TASK PROMPT —
Find the word "that" in the data. Return every line where it appears.

DATASET SECTION —

--- Start ---

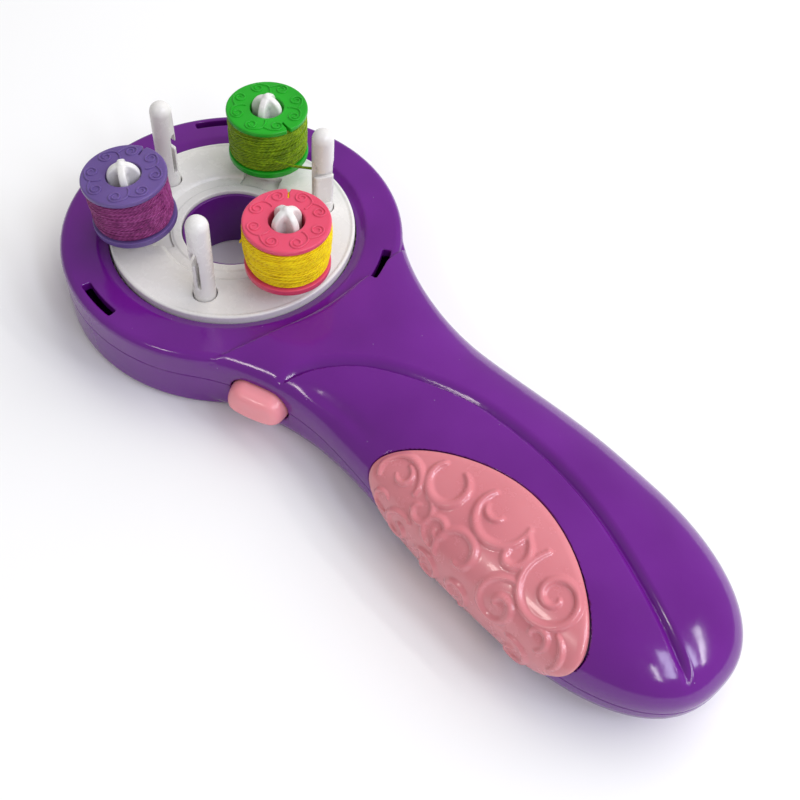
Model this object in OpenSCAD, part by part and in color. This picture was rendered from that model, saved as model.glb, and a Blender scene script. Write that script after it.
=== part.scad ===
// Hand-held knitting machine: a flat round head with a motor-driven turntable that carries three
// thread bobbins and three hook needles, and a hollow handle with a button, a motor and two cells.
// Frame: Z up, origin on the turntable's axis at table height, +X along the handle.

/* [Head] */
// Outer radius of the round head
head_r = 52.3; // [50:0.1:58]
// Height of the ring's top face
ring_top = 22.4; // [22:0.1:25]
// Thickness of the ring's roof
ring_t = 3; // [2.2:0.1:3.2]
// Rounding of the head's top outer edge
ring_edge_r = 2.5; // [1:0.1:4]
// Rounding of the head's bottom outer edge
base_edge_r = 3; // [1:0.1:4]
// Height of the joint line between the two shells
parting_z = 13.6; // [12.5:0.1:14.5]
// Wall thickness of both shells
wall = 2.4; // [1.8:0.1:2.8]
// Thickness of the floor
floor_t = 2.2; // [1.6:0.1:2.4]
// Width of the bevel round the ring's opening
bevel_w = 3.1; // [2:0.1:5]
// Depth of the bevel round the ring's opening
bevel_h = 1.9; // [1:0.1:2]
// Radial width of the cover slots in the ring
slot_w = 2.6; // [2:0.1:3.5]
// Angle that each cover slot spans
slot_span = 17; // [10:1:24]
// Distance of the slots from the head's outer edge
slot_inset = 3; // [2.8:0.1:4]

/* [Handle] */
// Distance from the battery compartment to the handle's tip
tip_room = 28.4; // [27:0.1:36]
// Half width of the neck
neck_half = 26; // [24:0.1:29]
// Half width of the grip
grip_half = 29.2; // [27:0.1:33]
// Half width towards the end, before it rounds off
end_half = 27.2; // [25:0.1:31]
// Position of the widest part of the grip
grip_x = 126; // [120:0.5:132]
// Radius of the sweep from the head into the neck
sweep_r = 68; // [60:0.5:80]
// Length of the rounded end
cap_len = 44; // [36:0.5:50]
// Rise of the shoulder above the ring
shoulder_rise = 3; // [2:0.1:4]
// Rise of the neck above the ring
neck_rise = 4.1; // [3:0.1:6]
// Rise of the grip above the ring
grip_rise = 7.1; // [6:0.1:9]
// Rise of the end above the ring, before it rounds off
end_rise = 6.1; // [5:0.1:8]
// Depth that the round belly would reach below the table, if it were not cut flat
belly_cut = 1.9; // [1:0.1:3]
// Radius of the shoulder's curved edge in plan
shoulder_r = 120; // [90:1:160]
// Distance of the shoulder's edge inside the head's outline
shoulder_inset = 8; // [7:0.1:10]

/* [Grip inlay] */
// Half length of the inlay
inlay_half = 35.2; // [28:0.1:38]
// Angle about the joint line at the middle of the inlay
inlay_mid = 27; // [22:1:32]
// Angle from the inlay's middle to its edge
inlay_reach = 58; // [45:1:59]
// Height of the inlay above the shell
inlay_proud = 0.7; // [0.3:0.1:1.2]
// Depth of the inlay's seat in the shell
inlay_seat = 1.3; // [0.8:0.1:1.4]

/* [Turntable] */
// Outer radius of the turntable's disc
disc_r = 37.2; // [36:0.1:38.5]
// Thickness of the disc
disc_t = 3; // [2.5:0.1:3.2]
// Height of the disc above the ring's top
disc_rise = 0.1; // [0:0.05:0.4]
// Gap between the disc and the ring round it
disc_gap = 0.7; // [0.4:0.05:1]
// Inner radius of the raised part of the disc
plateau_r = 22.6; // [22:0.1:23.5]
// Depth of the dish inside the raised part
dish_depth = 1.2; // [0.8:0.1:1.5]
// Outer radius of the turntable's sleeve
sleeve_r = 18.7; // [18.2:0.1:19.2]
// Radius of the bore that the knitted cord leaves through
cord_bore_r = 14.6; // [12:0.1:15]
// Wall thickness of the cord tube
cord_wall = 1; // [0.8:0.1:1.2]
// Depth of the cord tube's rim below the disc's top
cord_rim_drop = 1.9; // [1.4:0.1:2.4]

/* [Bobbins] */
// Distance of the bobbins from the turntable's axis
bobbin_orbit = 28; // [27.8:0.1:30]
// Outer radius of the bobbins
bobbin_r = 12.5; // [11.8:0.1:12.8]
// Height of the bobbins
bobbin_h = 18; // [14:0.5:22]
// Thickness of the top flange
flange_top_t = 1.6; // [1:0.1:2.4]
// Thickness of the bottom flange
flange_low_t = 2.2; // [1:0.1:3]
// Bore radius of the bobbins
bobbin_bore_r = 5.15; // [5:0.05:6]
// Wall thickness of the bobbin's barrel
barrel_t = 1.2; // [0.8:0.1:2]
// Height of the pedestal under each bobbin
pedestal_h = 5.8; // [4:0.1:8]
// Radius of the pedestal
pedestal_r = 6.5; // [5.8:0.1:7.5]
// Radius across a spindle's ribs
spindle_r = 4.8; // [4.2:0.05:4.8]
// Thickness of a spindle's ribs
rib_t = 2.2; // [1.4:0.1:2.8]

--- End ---

PROBLEM SOLUTION —
Model this object in OpenSCAD, part by part and in color. This picture was rendered from that model, saved as model.glb, and a Blender scene script. Write that script after it.
// Hand-held knitting machine: a flat round head with a motor-driven turntable that carries three
// Angle that each cover slot spans
// Depth that the round belly would reach below the table, if it were not cut flat
// Radius of the bore that the knitted cord leaves through